▶ _Prompt_
Your task is to copy the stretch of lines in the records below that begins with the line containing "Model this object" and ends with the line containing "stone towards -Y.", exactly as written, with nothing added.

**** Information given ****

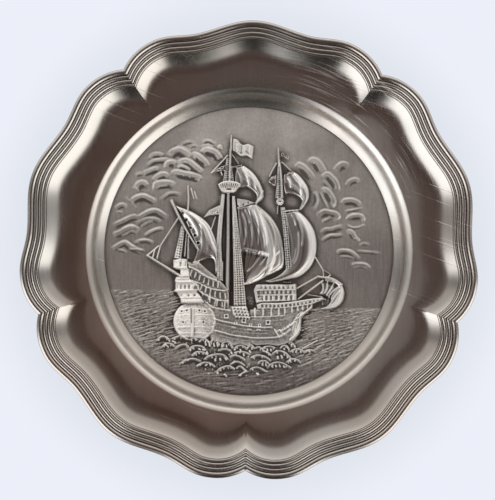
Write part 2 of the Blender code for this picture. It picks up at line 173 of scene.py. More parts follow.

****
**** Information given ****

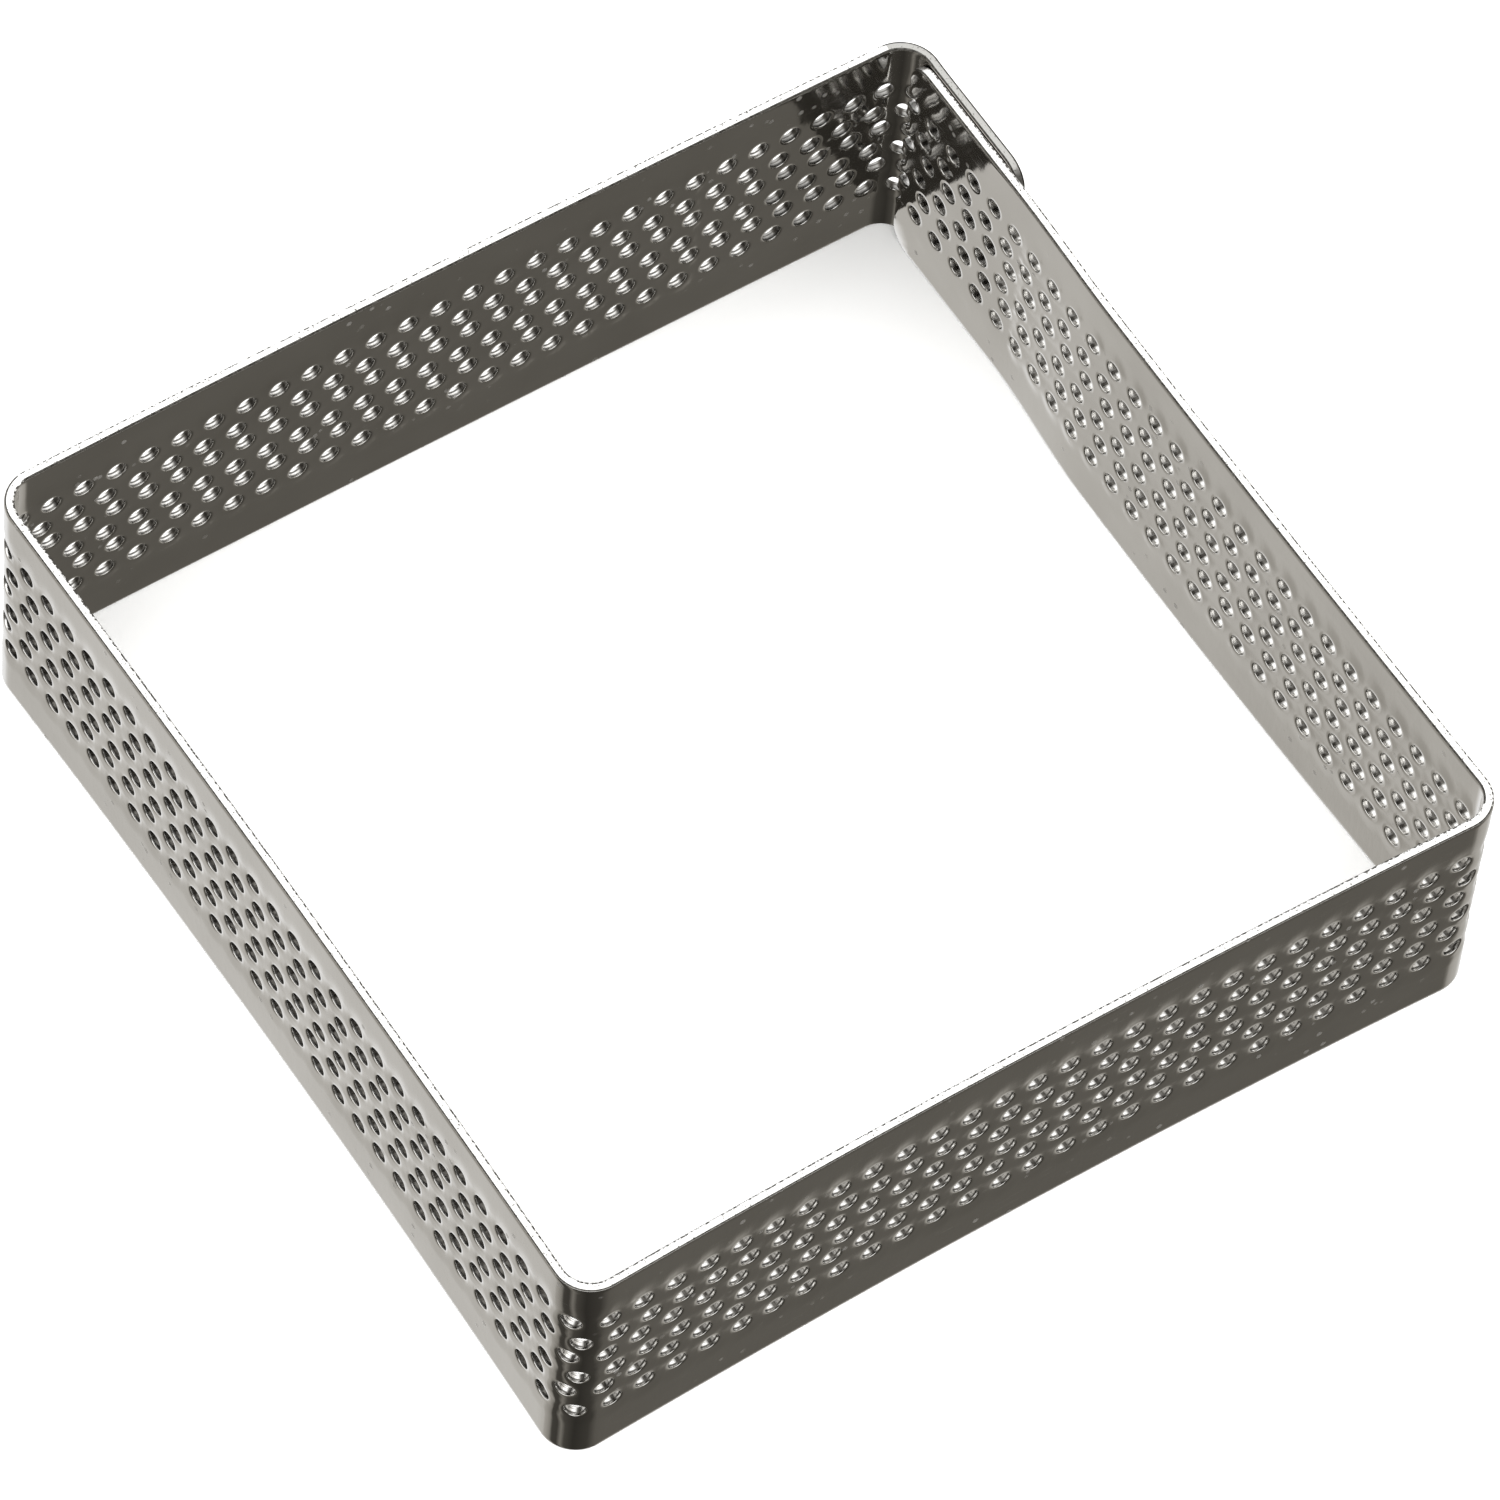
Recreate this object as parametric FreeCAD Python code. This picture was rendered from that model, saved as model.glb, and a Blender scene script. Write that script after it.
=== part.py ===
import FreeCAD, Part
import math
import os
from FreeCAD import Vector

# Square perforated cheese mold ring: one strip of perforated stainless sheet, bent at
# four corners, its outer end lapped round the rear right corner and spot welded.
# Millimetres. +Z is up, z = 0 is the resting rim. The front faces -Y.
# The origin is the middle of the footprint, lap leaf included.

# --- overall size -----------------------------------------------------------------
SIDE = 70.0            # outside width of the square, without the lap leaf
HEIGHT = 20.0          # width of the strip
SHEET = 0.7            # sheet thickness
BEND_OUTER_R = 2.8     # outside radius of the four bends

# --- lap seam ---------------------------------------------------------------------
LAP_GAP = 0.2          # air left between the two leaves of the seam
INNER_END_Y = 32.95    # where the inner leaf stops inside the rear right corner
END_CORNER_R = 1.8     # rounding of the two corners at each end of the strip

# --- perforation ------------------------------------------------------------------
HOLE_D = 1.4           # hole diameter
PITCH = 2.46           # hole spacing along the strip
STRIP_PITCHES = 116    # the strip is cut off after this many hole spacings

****
**** Information given ****

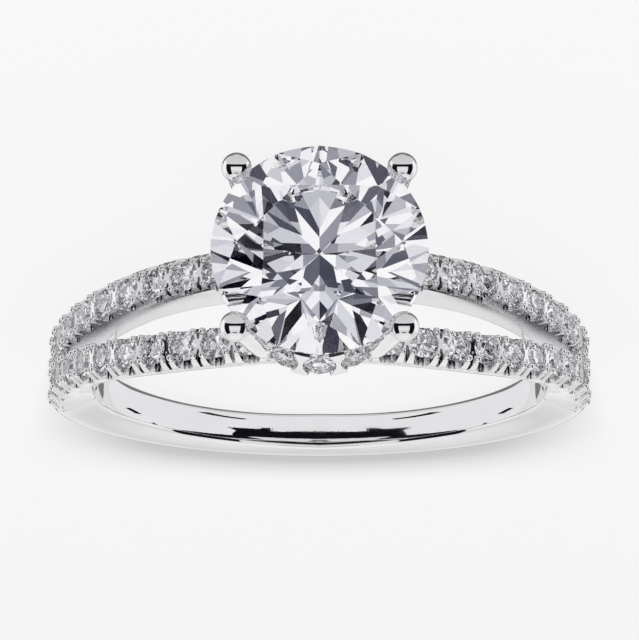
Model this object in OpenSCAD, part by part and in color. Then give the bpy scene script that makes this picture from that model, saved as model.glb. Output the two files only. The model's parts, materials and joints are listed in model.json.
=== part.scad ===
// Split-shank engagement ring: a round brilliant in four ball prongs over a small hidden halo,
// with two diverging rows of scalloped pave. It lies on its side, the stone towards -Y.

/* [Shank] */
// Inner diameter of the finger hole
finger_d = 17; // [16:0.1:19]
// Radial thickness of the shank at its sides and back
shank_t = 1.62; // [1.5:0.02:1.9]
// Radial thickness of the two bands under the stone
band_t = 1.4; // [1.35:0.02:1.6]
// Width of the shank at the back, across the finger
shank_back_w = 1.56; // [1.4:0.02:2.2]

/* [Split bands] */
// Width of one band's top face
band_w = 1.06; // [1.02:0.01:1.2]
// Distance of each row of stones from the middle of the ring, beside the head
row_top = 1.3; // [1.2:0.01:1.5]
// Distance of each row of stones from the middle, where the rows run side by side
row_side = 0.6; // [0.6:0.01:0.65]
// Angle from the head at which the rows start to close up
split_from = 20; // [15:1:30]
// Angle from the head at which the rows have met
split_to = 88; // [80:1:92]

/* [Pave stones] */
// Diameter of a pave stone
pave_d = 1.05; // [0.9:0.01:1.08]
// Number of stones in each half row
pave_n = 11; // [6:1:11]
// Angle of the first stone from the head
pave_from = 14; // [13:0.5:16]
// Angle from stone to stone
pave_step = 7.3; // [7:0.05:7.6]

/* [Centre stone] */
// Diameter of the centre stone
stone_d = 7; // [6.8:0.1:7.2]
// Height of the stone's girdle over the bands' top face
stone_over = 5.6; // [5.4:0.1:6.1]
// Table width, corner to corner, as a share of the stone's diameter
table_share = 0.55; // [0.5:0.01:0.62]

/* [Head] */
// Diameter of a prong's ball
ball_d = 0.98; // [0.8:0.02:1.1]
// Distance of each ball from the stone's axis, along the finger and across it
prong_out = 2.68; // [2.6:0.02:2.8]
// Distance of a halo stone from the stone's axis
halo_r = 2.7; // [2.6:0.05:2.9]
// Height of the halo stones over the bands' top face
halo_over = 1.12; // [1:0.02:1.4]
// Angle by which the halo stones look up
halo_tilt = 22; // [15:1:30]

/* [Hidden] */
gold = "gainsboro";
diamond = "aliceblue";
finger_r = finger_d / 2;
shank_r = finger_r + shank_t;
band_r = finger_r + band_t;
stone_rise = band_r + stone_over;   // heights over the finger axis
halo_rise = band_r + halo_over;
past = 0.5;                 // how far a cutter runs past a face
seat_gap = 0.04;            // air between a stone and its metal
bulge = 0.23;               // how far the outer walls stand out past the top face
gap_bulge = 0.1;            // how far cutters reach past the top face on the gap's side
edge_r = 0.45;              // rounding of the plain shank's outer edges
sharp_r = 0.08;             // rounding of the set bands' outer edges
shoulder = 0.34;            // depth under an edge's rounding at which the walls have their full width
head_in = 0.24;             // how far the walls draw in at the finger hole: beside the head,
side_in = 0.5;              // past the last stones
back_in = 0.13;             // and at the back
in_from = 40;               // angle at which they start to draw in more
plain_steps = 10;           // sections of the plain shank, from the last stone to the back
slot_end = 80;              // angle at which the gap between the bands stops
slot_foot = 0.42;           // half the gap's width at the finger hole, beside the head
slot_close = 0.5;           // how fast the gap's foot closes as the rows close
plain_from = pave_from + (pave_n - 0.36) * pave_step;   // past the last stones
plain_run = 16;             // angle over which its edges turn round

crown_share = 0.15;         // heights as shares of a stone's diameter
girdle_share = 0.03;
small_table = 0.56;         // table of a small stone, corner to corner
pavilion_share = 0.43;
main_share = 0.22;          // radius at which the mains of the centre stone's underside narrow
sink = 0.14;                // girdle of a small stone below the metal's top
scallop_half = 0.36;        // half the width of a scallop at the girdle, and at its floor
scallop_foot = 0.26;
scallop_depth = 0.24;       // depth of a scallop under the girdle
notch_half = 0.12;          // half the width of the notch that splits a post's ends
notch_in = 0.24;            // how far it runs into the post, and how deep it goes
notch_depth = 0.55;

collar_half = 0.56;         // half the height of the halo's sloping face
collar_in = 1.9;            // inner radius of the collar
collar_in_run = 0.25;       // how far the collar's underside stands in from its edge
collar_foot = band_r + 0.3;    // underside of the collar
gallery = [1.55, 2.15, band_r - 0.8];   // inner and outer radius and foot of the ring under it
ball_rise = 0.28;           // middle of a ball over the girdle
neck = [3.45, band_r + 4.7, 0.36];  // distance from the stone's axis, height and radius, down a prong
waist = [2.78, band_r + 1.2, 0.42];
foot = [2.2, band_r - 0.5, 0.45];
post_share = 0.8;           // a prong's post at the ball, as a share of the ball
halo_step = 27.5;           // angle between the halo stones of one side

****

▶ _Solution for this exercise_
Model this object in OpenSCAD, part by part and in color. Then give the bpy scene script that makes this picture from that model, saved as model.glb. Output the two files only. The model's parts, materials and joints are listed in model.json.
=== part.scad ===
// Split-shank engagement ring: a round brilliant in four ball prongs over a small hidden halo,
// with two diverging rows of scalloped pave. It lies on its side, the stone towards -Y.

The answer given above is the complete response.